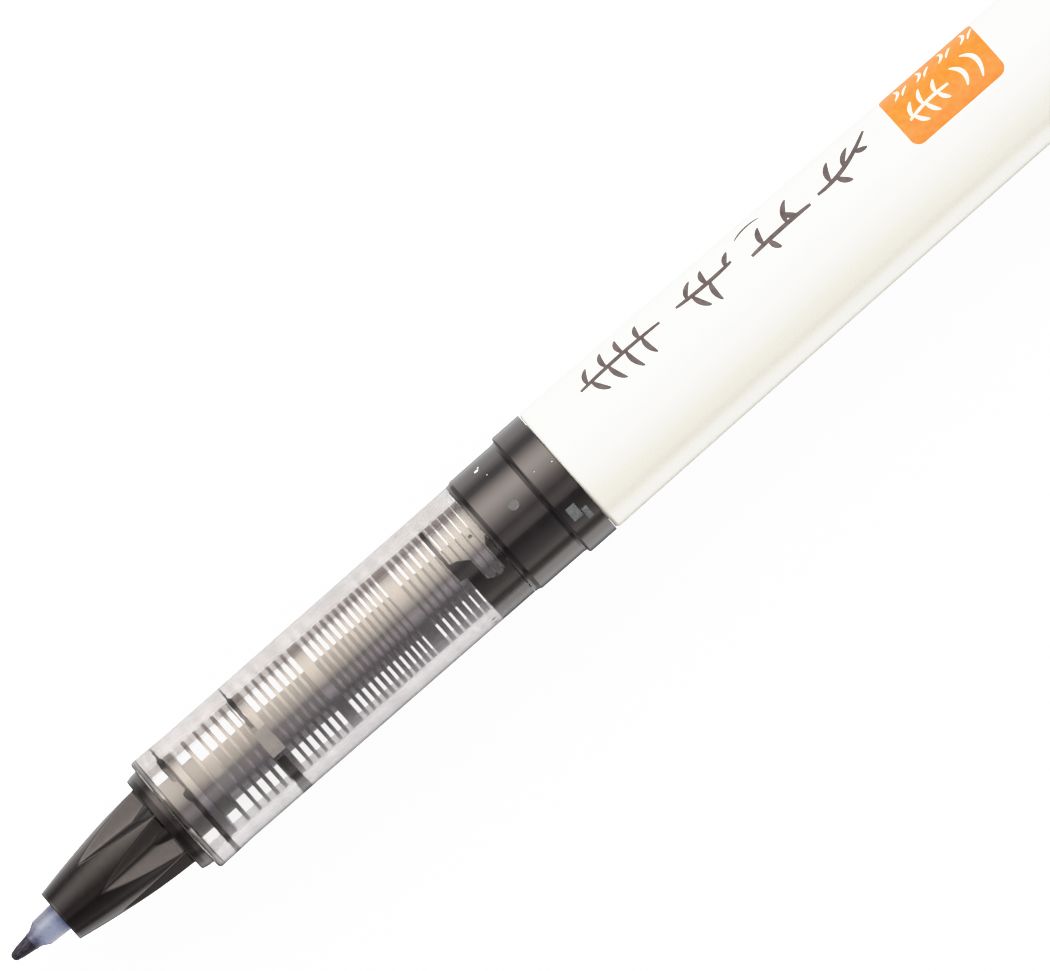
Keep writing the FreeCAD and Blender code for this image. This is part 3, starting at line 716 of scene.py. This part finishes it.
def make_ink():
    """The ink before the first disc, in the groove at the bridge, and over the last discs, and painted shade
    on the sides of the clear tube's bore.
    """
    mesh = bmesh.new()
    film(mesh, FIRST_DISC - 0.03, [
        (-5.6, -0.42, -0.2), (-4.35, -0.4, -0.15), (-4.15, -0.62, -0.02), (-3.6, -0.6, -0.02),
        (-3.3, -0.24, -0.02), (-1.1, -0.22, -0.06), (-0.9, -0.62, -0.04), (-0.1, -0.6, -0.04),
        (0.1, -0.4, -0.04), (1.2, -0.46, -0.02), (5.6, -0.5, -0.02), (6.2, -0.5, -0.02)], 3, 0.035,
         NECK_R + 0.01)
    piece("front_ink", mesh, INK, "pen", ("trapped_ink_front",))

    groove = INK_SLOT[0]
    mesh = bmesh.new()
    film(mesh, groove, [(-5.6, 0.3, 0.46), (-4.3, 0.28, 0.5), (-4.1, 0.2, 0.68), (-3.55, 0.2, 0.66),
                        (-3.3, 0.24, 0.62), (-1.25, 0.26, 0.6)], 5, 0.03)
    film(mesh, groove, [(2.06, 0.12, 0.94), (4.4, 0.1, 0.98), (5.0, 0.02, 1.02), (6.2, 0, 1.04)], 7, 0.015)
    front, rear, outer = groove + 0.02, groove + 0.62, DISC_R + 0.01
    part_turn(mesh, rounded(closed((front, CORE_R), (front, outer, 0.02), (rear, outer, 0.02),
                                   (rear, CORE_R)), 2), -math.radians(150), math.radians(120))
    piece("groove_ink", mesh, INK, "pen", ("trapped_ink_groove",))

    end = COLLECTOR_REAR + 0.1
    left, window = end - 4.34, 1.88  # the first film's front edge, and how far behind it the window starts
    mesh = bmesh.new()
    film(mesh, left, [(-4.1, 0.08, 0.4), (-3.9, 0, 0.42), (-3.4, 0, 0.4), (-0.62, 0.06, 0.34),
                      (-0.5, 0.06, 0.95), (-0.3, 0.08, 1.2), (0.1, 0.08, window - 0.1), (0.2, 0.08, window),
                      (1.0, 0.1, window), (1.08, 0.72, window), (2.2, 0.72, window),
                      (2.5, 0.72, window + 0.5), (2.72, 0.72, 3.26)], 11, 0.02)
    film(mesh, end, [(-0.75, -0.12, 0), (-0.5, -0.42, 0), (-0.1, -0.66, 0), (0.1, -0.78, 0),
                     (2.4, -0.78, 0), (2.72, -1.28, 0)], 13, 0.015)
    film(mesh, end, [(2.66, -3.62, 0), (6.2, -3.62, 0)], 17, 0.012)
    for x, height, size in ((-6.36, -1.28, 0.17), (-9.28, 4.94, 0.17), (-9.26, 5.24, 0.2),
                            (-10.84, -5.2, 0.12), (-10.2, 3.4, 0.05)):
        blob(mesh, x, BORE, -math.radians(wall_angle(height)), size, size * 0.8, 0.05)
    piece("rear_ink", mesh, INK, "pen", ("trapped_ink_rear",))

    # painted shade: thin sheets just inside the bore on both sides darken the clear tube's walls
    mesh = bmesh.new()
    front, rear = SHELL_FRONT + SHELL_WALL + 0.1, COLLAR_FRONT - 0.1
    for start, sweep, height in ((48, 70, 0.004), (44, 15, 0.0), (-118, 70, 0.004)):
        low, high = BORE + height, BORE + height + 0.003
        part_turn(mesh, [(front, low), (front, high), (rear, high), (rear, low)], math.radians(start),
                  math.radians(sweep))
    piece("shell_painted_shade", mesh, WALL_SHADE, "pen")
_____
Write out the entire listing exactly.

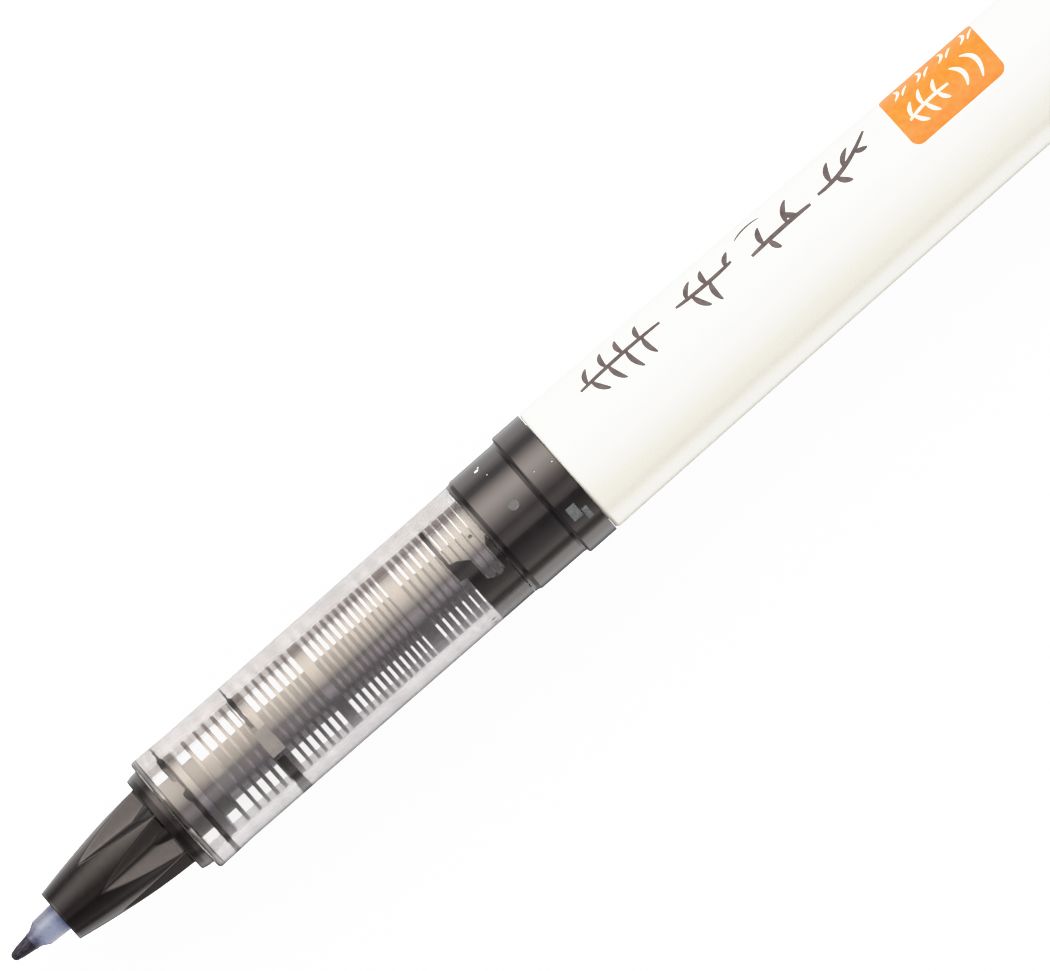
Keep writing the FreeCAD and Blender code for this image. This is part 3, starting at line 716 of scene.py. This part finishes it.
def make_ink():
    """The ink before the first disc, in the groove at the bridge, and over the last discs, and painted shade
    on the sides of the clear tube's bore.
    """
    mesh = bmesh.new()
    film(mesh, FIRST_DISC - 0.03, [
        (-5.6, -0.42, -0.2), (-4.35, -0.4, -0.15), (-4.15, -0.62, -0.02), (-3.6, -0.6, -0.02),
        (-3.3, -0.24, -0.02), (-1.1, -0.22, -0.06), (-0.9, -0.62, -0.04), (-0.1, -0.6, -0.04),
        (0.1, -0.4, -0.04), (1.2, -0.46, -0.02), (5.6, -0.5, -0.02), (6.2, -0.5, -0.02)], 3, 0.035,
         NECK_R + 0.01)
    piece("front_ink", mesh, INK, "pen", ("trapped_ink_front",))

    groove = INK_SLOT[0]
    mesh = bmesh.new()
    film(mesh, groove, [(-5.6, 0.3, 0.46), (-4.3, 0.28, 0.5), (-4.1, 0.2, 0.68), (-3.55, 0.2, 0.66),
                        (-3.3, 0.24, 0.62), (-1.25, 0.26, 0.6)], 5, 0.03)
    film(mesh, groove, [(2.06, 0.12, 0.94), (4.4, 0.1, 0.98), (5.0, 0.02, 1.02), (6.2, 0, 1.04)], 7, 0.015)
    front, rear, outer = groove + 0.02, groove + 0.62, DISC_R + 0.01
    part_turn(mesh, rounded(closed((front, CORE_R), (front, outer, 0.02), (rear, outer, 0.02),
                                   (rear, CORE_R)), 2), -math.radians(150), math.radians(120))
    piece("groove_ink", mesh, INK, "pen", ("trapped_ink_groove",))

    end = COLLECTOR_REAR + 0.1
    left, window = end - 4.34, 1.88  # the first film's front edge, and how far behind it the window starts
    mesh = bmesh.new()
    film(mesh, left, [(-4.1, 0.08, 0.4), (-3.9, 0, 0.42), (-3.4, 0, 0.4), (-0.62, 0.06, 0.34),
                      (-0.5, 0.06, 0.95), (-0.3, 0.08, 1.2), (0.1, 0.08, window - 0.1), (0.2, 0.08, window),
                      (1.0, 0.1, window), (1.08, 0.72, window), (2.2, 0.72, window),
                      (2.5, 0.72, window + 0.5), (2.72, 0.72, 3.26)], 11, 0.02)
    film(mesh, end, [(-0.75, -0.12, 0), (-0.5, -0.42, 0), (-0.1, -0.66, 0), (0.1, -0.78, 0),
                     (2.4, -0.78, 0), (2.72, -1.28, 0)], 13, 0.015)
    film(mesh, end, [(2.66, -3.62, 0), (6.2, -3.62, 0)], 17, 0.012)
    for x, height, size in ((-6.36, -1.28, 0.17), (-9.28, 4.94, 0.17), (-9.26, 5.24, 0.2),
                            (-10.84, -5.2, 0.12), (-10.2, 3.4, 0.05)):
        blob(mesh, x, BORE, -math.radians(wall_angle(height)), size, size * 0.8, 0.05)
    piece("rear_ink", mesh, INK, "pen", ("trapped_ink_rear",))

    # painted shade: thin sheets just inside the bore on both sides darken the clear tube's walls
    mesh = bmesh.new()
    front, rear = SHELL_FRONT + SHELL_WALL + 0.1, COLLAR_FRONT - 0.1
    for start, sweep, height in ((48, 70, 0.004), (44, 15, 0.0), (-118, 70, 0.004)):
        low, high = BORE + height, BORE + height + 0.003
        part_turn(mesh, [(front, low), (front, high), (rear, high), (rear, low)], math.radians(start),
                  math.radians(sweep))
    piece("shell_painted_shade", mesh, WALL_SHADE, "pen")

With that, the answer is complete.